[openib-general] [PATCH][iWARP] Added provider CM verbsandquery provider methods

Thu Sep 1 06:10:43 PDT 2005

> -----Original Message-----
> From: Gleb Natapov [mailto:glebn at voltaire.com] 
> Sent: Wednesday, August 31, 2005 1:55 AM
> To: Caitlin Bestler
> Cc: Tom Tucker; openib-general at openib.org
> Subject: Re: [openib-general] [PATCH][iWARP] Added provider 
> CM verbsandquery provider methods
> 
> On Tue, Aug 30, 2005 at 12:00:42PM -0700, Caitlin Bestler wrote:
> > > > TOE for the purposes of RDMA may have more legs within the 
> > > community, 
> > > > however, this has yet to be tested.
> > > Is it possible to implement RDMA semantics using linux native 
> > > TCP stack (with hardware assistance of cause)? Just asking.
> > > 
> > > 
> > 
> > It is possible to implement RDMA on the host processor. But
> > it will not match the performance of hardware. The difference
> > will be substantial at 10G. If someobody could build a software
> > only solution that performed at 10G they would have done so.
> > Having zero manufacturing cost would give them quite a 
> > competitive edge over solutions that required hardware.
> > 
> I am not talking about software only solution. Hardware assistance
> is needed, but something less then TOE. Something stateless like
> Dave wants.
> 
> > The need for offload has more to do with memory bandwidth
> > than raw processing power. The data bandwidth required to
> > support look-up of large data structures and for placement
> > of the raw payload nearly consumes the bus bandwidth when
> > operating at peak wire speeds. If you make that worse by
> > moving the raw packets over the wire, and *then* copying
> > them to a final location (a second memory move) *and*
> > additional memory touches for accessing control structures...
> > 
> Linux already have the infrastructure for zero-copy send, with
> some hardware help it is possible to implement zero-copy receive too.
> Moving data in memory is out of the question.
> 
> Anyway I think this questions should be answered before moving this
> discussion to netdev.

I don't know how to do it and I've thought quite a bit about it. 

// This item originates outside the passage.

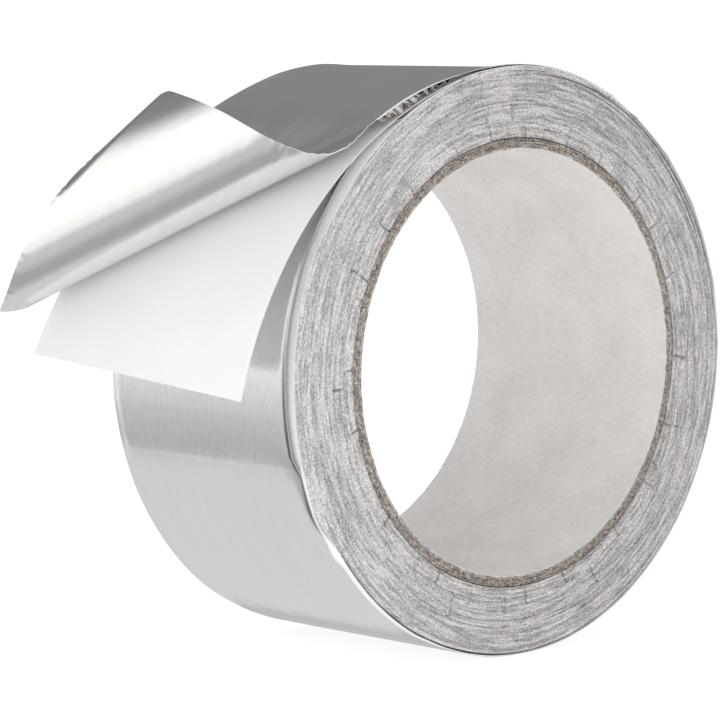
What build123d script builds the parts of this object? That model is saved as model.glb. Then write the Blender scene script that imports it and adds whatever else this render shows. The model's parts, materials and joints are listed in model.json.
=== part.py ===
from build123d import *
from math import cos, hypot, pi, radians, sin
import os

# A roll of aluminium-foil tape with a release liner, standing on its rim.
# Frame: the origin is the centre of the core's bore, halfway across the tape.
# +Y runs along the bore, +Z is up, and the free end of the tape hangs towards -X.

# Driving dimensions, millimetres and degrees
TAPE_WIDTH = 50.0
BORE_RADIUS = 38.1  # a 3 inch core
ROLL_RADIUS = 52.5

# The core is a tube of glued plies, from the bore outwards: (name, thickness)
CORE_PLIES = (
    ("core_lining_paper", 0.4),
    ("core_inner_board", 0.5),
    ("core_middle_board", 0.5),
    ("core_outer_board", 0.45),
    ("core_wrap_paper", 0.15),
)

# One turn of tape, from the roll outwards
LINER_THICK = 0.10
ADHESIVE_THICK = 0.05
FOIL_THICK = 0.08
TURN_THICK = LINER_THICK + ADHESIVE_THICK + FOIL_THICK
TURN_CLEARANCE = 0.03  # between the outermost turn and the turns that it slides on
TURN_STEP = TURN_THICK + TURN_CLEARANCE  # how far the turn sinks as it goes round once
TURN_INNER_RADIUS = ROLL_RADIUS - TURN_THICK  # of the outermost turn, at the lift line

# The free end leaves the roll along a line parallel to the bore and keeps some curl.
LIFT_ANGLE = 106.0  # from +X towards +Z
LIFT_GAP = 0.15  # each side of the lift line, where the tape flexes
FRONT_CURL_RADIUS = 73.0  # of the free end's front edge
FRONT_LENGTH = 76.5
BACK_CURL_RADIUS = 88.0  # the back edge has straightened more, so the end is twisted
BACK_LENGTH = 75.5

# The foil is peeled off the free end from its front corner. The peel line runs
# across the tape from the front edge to the back edge.
PEEL_FRONT = 23.0  # distance from the lift line, along the front edge
PEEL_BACK = 61.5
PEEL_FRONT_RISE = 2.7  # height of the line over the liner's inner face
PEEL_BACK_RISE = 1.25
PEEL_GAP = 0.2  # between the peel line and the foil that is still stuck down

# The peeled flap curls back over the roll as part of a cylinder, then runs straight.
FLAP_START_ANGLE = 30.0  # over the tape, where the flap leaves the peel line
FLAP_END_ANGLE = 184.0
FLAP_CURL_RADIUS = 10.0
FLAP_BLUNT = 0.4  # the sharp corner of the flap is cut short by this much
CURVE_SAMPLES = 17

FRONT_Y = -TAPE_WIDTH / 2
BACK_Y = TAPE_WIDTH / 2


def ring(inner, outer):
    """A tube of the tape's width about the bore's axis."""
    section = Circle(outer) - Circle(inner)
    return extrude(Plane.XZ * section, TAPE_WIDTH / 2, both=True)


def polar(radius, angle, centre=(0.0, 0.0)):
    """The (x, z) point at an angle from +X towards +Z."""
    return (centre[0] + radius * cos(angle), centre[1] + radius * sin(angle))


def band(centre, low, high, start, end, y):
    """The outline of a curved band between two radii and two angles, at one y."""
    rims = []
    for radius in (low, high):
        places = [polar(radius, angle, centre) for angle in (start, (start + end) / 2, end)]
        rims.append([Vector(x, y, z) for x, z in places])
    inner, outer = rims
    return Wire([
        ThreePointArc(*inner),
        Line(inner[2], outer[2]),
        ThreePointArc(*outer),
        Line(outer[0], inner[0]),
    ])


def outer_turn(low, high):
    """One layer of the outermost turn, between two heights over its inner face.

    It runs back from the lift line, once round the roll and under the free end, as
    two half circles whose centres are half a turn's thickness apart.
    """
    lift = radians(LIFT_ANGLE)
    halves = (
        (0.0, lift - LIFT_GAP / ROLL_RADIUS, lift - pi),
        (TURN_STEP / 2, lift - pi, lift - 2 * pi),
    )
    turn = Part()
    for shift, start, end in halves:
        centre = polar(-shift, lift)
        inner = TURN_INNER_RADIUS - shift
        outline = band(centre, inner + low, inner + high, start, end, FRONT_Y)
        turn += extrude(Face(outline), amount=TAPE_WIDTH, dir=(0, 1, 0))
    return turn


def tail_centre(curl_radius):
    """The centre of the free end's curl at one edge of the tape."""
    return polar(TURN_INNER_RADIUS - curl_radius, radians(LIFT_ANGLE))


def tail_point(curl_radius, along, height, y):
    """A point of the free end: along from the lift line, height over the inner face."""
    angle = radians(LIFT_ANGLE) + along / curl_radius
    x, z = polar(curl_radius + height, angle, tail_centre(curl_radius))
    return Vector(x, y, z)


def tail_sheet(low, high):
    """One layer of the free end, between two heights over the tape's inner face."""
    outlines = []
    for curl_radius, length, y in (
        (FRONT_CURL_RADIUS, FRONT_LENGTH, FRONT_Y),
        (BACK_CURL_RADIUS, BACK_LENGTH, BACK_Y),
    ):
        lift = radians(LIFT_ANGLE)
        start, end = lift + LIFT_GAP / curl_radius, lift + length / curl_radius
        centre = tail_centre(curl_radius)
        outlines.append(band(centre, curl_radius + low, curl_radius + high, start, end, y))
    return Solid.make_loft(outlines, ruled=True)


# The peel line and the directions about it: across the line towards the free end,
# and away from the tape.
peel_start = tail_point(FRONT_CURL_RADIUS, PEEL_FRONT, PEEL_FRONT_RISE, FRONT_Y)
peel_end = tail_point(BACK_CURL_RADIUS, PEEL_BACK, PEEL_BACK_RISE, BACK_Y)
peel_length = (peel_end - peel_start).length
peel_axis = (peel_end - peel_start).normalized()
middle_radius = (FRONT_CURL_RADIUS + BACK_CURL_RADIUS) / 2
middle_along = (PEEL_FRONT + PEEL_BACK) / 2
tail_run = tail_point(middle_radius, middle_along + 1, 0, 0) - tail_point(
    middle_radius, middle_along - 1, 0, 0
)
peel_normal = tail_run.cross(peel_axis).normalized()
if peel_normal.X > 0:
    peel_normal = peel_normal * -1
peel_across = peel_axis.cross(peel_normal).normalized()
if peel_across.Z > 0:
    peel_across = peel_across * -1


def peeled_half_space():
    """A block that holds everything beyond the peel line, for trimming stuck foil."""
    size = 4 * TAPE_WIDTH
    plane = Plane(
        origin=(peel_start + peel_end) * 0.5 - peel_across * PEEL_GAP,
        x_dir=peel_axis,
        z_dir=peel_across,
    )
    return plane * Pos(0, 0, size / 2) * Box(size, size, size)


def flat_place(along, y):
    """(along the peel line, away from it) of a point of the tape laid out flat."""
    run, rise = PEEL_BACK - PEEL_FRONT, TAPE_WIDTH
    flat_length = hypot(run, rise)
    u = (run / flat_length, rise / flat_length)
    dx, dy = along - PEEL_FRONT, y - FRONT_Y
    return (dx * u[0] + dy * u[1]) * peel_length / flat_length, dx * u[1] - dy * u[0]


FRONT_CORNER = flat_place(FRONT_LENGTH, FRONT_Y)
BACK_CORNER = flat_place(BACK_LENGTH, BACK_Y)


def flap_point(place, distance, offset):
    """A point of the flap: place along the peel line, distance from it over the curl.

    offset is measured into the curl, from the face between the foil and its adhesive.
    """
    start, end = radians(FLAP_START_ANGLE), radians(FLAP_END_ANGLE)
    curl_length = (end - start) * FLAP_CURL_RADIUS
    angle = start + min(distance, curl_length) / FLAP_CURL_RADIUS
    straight = max(distance - curl_length, 0.0)
    radius = FLAP_CURL_RADIUS - offset
    across = -FLAP_CURL_RADIUS * sin(start) + radius * sin(angle) + straight * cos(angle)
    out = FLAP_CURL_RADIUS * cos(start) - radius * cos(angle) + straight * sin(angle)
    return peel_start + peel_axis * place + peel_across * across + peel_normal * out


def mix(a, b, share):
    """The point a share of the way from a to b."""
    return a + (b - a) * share


def flap_edge(first, last, offset):
    """A curve over the curl between two (place, distance) points of the flat flap."""
    points = []
    for sample in range(CURVE_SAMPLES):
        share = sample / (CURVE_SAMPLES - 1)
        place, distance = mix(first[0], last[0], share), mix(first[1], last[1], share)
        points.append(flap_point(place, distance, offset))
    return Edge.make_spline(points)


def flap_strip(left, right, low, high):
    """A strip of the flap between two edges, each a pair of (place, distance) points."""
    curves = {}
    for offset in (low, high):
        curves[offset] = (flap_edge(*left, offset), flap_edge(*right, offset))
    rims = []
    for end in (0, 1):
        corners = [
            curves[low][0] @ end, curves[low][1] @ end, curves[high][1] @ end, curves[high][0] @ end,
        ]
        rims.append(Face(Wire.make_polygon(corners, close=True)))
    faces = [Face.make_surface_from_curves(*curves[offset]) for offset in (low, high)]
    for side in (0, 1):
        faces.append(Face.make_surface_from_curves(curves[low][side], curves[high][side]))
    return Solid(Shell(faces + rims))


def flap_sheet(low, high):
    """One layer of the flap, between two offsets from the foil's sticky face."""
    back_share = BACK_CORNER[1] / FRONT_CORNER[1]
    tip_share = 1 - FLAP_BLUNT / FRONT_CORNER[1]
    front_start = (0.0, 0.0)
    front_middle = (FRONT_CORNER[0] * back_share, BACK_CORNER[1])
    front_tip = (FRONT_CORNER[0] * tip_share, FRONT_CORNER[1] * tip_share)
    cut_share = (front_tip[1] - BACK_CORNER[1]) / (FRONT_CORNER[1] - BACK_CORNER[1])
    cut_tip = (mix(BACK_CORNER[0], FRONT_CORNER[0], cut_share), front_tip[1])
    lower = flap_strip((front_start, front_middle), ((peel_length, 0.0), BACK_CORNER), low, high)
    upper = flap_strip((front_middle, front_tip), (BACK_CORNER, cut_tip), low, high)
    return lower + upper


parts = {}

radius = BORE_RADIUS
for name, thick in CORE_PLIES:
    parts[name] = ring(radius, radius + thick)
    radius += thick

parts["wound_tape"] = ring(radius, TURN_INNER_RADIUS - TURN_STEP - TURN_CLEARANCE)

LAYERS = (("liner", LINER_THICK), ("adhesive", ADHESIVE_THICK), ("foil", FOIL_THICK))
height = 0.0
for name, thick in LAYERS:
    low, height = height, height + thick
    parts["outer_turn_" + name] = outer_turn(low, height)
    sheet = tail_sheet(low, height)
    parts["tail_" + name] = sheet if name == "liner" else sheet - peeled_half_space()

parts["flap_adhesive"] = flap_sheet(-ADHESIVE_THICK, 0.0)
parts["flap_foil"] = flap_sheet(0.0, FOIL_THICK)

os.makedirs("parts", exist_ok=True)
for name, shape in parts.items():
    export_step(shape, "parts/" + name + ".step")
    print(name, "volume", round(shape.volume, 2), "valid", shape.is_valid)

flat_area = (PEEL_FRONT + PEEL_BACK) / 2 * TAPE_WIDTH
print("peel line from", peel_start, "to", peel_end, "axis", peel_axis)
print("lift line at", polar(ROLL_RADIUS, radians(LIFT_ANGLE)), "stuck-down foil area", flat_area)
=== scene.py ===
import json
from math import atan2, cos, hypot, pi, radians, sin

import bmesh
import bpy
import numpy as np
from mathutils import Matrix, Vector


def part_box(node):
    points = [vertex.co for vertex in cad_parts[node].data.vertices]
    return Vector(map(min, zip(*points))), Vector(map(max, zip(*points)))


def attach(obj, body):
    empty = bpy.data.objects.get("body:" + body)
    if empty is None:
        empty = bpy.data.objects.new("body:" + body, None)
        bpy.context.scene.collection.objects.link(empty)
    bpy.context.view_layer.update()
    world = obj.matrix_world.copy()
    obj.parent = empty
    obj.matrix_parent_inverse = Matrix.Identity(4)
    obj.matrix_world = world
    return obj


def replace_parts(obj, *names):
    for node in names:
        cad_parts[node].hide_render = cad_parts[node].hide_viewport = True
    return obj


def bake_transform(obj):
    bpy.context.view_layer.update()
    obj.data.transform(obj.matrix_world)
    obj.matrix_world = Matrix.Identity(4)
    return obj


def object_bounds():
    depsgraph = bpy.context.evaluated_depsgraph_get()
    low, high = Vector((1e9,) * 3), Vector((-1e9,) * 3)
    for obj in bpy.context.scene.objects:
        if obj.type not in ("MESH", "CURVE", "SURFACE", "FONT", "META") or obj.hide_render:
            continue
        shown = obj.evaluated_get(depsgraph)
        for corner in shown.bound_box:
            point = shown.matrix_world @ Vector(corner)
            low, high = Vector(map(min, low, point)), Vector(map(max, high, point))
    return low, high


# A roll of aluminium-foil tape, standing on its rim, with its free end lifted and the
# foil peeled back off the release liner. Lengths in this script are millimetres, in the
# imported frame, and become metres where a mesh is made.
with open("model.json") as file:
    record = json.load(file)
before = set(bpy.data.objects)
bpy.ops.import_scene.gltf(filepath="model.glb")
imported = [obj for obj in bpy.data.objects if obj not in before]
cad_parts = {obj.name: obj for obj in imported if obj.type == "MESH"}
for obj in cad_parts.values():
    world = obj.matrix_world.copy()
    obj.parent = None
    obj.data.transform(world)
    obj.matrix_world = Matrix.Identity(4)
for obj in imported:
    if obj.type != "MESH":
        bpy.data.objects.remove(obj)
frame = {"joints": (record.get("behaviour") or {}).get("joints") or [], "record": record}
cad_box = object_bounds()

MM = 0.001
random = np.random.default_rng(11)

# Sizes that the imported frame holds
joints = {joint["name"]: joint for joint in frame["joints"]}
lift_line = np.array(joints["tail_lift"]["pos_m"]) / MM
peel_start = np.array(joints["foil_peel"]["pos_m"]) / MM
peel_axis = np.array(joints["foil_peel"]["axis"])
ROLL_RADIUS = hypot(lift_line[0], lift_line[2])
LIFT = atan2(lift_line[2], lift_line[0])


def outer_radius(node):
    """The radius of a round CAD node about the bore's axis."""
    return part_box(node)[1].z / MM


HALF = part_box("wound_tape")[1].y / MM  # half of the tape's width
BORE_RADIUS = frame["record"]["mounts"][0]["dims"]["r_mm"]
WOUND_RADIUS = outer_radius("wound_tape")
CORE_RADIUS = outer_radius("core_wrap_paper")

# One turn of tape, from the roll outwards
LINER = 0.10
ADHESIVE = 0.05
FOIL = 0.08
TURN = LINER + ADHESIVE + FOIL
TURN_STEP = TURN + 0.03  # how far the outermost turn sinks as it goes round once
TURN_INNER = ROLL_RADIUS - TURN

# The free end. Places along the tape are measured from the lift line.
FRONT_CURL, BACK_CURL = 73.0, 88.0  # its two edges have different curls
FRONT_LENGTH, BACK_LENGTH = 76.5, 75.5
PEEL_FRONT, PEEL_BACK = 23.0, 61.5  # where the peel line meets the front and back edges
PEEL_BACK_RISE = 1.25  # of the peel line over the liner's inner face, at the back edge
ROOT = 12.0  # pieces of the free end start this far back round the roll
ROOT_END = 13.0  # and the foil is parted here, where it rides on the free end alone
SCUFFED = -268.0, -247.0  # where the free end has rubbed the turn under it


def mix(a, b, share):
    """The value a share of the way from a to b."""
    return a + (b - a) * share


def smooth(low, high, value):
    """0 below low, 1 above high, and a smooth step between."""
    share = np.clip((value - low) / (high - low), 0, 1)
    return share * share * (3 - 2 * share)


def hump(low, high, value, edge):
    """1 between low and high, falling to 0 over edge on each side."""
    return smooth(low - edge, low, value) * (1 - smooth(high, high + edge, value))


def humps(table, angle):
    """The sum of humps round the roll. The table has (size, from, to, run-in) in degrees."""
    return sum(size * hump(first, last, angle, edge) for size, first, last, edge in table)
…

If you want the semantics specified for RDDP over
a reliable transport, then you need to do TCP in hardware. 
Consider RDMA_WRITE. The target buffer is specified in the RDDP 
header which is in turn carried as part of the TCP payload. 
Therefore in order for the hardware to get to the RDDP header, it
must crack the TCP header. The TCP processing can't be stateless
because the hardware must discard things such as duplicates or 
risk overwriting an application buffer that has already been 
written, delivered, and reused for some other purpose. There are
many other examples, but the point is TCP state information is
needed by the hardware.

> 
> --
> 			Gleb.
>